* [EXERCISE REQUIREMENTS]: What number of lines hold the word "finishes"? State that number and nothing besides.

* [RECORDED DATA]:
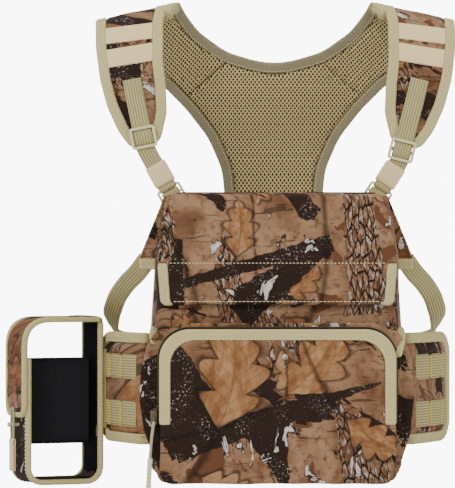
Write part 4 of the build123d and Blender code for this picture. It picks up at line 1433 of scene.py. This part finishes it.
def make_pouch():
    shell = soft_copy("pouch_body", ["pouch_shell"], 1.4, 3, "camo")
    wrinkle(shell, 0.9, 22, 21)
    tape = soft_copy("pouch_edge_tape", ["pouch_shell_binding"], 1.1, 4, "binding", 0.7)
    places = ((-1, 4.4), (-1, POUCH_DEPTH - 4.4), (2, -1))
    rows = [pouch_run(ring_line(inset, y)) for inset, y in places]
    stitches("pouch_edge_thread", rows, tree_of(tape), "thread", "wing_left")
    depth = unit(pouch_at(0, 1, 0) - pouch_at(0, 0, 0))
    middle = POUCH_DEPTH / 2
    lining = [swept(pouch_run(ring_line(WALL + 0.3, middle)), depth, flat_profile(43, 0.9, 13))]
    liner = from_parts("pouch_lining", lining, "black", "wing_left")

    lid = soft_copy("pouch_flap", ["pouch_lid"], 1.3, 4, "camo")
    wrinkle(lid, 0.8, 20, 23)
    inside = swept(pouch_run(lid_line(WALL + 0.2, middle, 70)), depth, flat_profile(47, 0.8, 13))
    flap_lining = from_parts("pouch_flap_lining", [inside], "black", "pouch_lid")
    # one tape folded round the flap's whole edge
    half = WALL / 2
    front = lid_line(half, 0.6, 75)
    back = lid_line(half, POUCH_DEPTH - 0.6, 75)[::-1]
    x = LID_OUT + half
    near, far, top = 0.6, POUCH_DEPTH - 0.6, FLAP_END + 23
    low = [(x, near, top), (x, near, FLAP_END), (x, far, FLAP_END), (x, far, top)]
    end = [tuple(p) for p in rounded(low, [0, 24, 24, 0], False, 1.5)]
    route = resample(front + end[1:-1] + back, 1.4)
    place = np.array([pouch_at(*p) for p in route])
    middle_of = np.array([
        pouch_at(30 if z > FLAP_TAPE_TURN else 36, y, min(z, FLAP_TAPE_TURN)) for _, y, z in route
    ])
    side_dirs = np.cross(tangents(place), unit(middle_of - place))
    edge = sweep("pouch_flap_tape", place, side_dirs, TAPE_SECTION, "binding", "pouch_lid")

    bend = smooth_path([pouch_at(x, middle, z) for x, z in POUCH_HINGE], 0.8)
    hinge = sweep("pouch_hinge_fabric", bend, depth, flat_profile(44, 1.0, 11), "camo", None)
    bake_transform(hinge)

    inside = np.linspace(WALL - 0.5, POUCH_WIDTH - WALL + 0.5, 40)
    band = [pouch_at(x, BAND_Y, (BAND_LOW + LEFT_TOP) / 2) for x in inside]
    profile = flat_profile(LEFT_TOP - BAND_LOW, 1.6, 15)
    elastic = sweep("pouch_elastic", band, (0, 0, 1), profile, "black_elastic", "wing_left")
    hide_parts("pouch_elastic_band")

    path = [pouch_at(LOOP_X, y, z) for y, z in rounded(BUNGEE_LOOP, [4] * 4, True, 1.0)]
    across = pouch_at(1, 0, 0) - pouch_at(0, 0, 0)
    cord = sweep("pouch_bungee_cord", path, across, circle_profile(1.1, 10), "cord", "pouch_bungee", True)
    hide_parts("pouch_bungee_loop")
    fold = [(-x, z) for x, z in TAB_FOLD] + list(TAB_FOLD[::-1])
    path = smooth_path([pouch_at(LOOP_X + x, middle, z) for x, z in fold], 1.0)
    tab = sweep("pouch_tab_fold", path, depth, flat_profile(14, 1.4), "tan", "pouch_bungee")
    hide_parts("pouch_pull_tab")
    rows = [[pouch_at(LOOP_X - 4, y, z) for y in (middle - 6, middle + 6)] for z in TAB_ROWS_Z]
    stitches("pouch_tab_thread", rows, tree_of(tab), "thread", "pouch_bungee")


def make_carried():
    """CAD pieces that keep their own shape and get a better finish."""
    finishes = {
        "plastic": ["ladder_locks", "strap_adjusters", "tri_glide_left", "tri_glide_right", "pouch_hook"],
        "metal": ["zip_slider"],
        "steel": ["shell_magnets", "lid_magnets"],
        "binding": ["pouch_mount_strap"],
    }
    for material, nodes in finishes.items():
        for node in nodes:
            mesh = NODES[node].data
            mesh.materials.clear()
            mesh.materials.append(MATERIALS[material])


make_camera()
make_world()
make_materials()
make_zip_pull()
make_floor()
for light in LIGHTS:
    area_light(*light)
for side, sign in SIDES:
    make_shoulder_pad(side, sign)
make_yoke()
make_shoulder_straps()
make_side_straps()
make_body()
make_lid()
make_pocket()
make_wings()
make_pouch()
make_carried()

* [OUTPUT OF THE TASK]: 3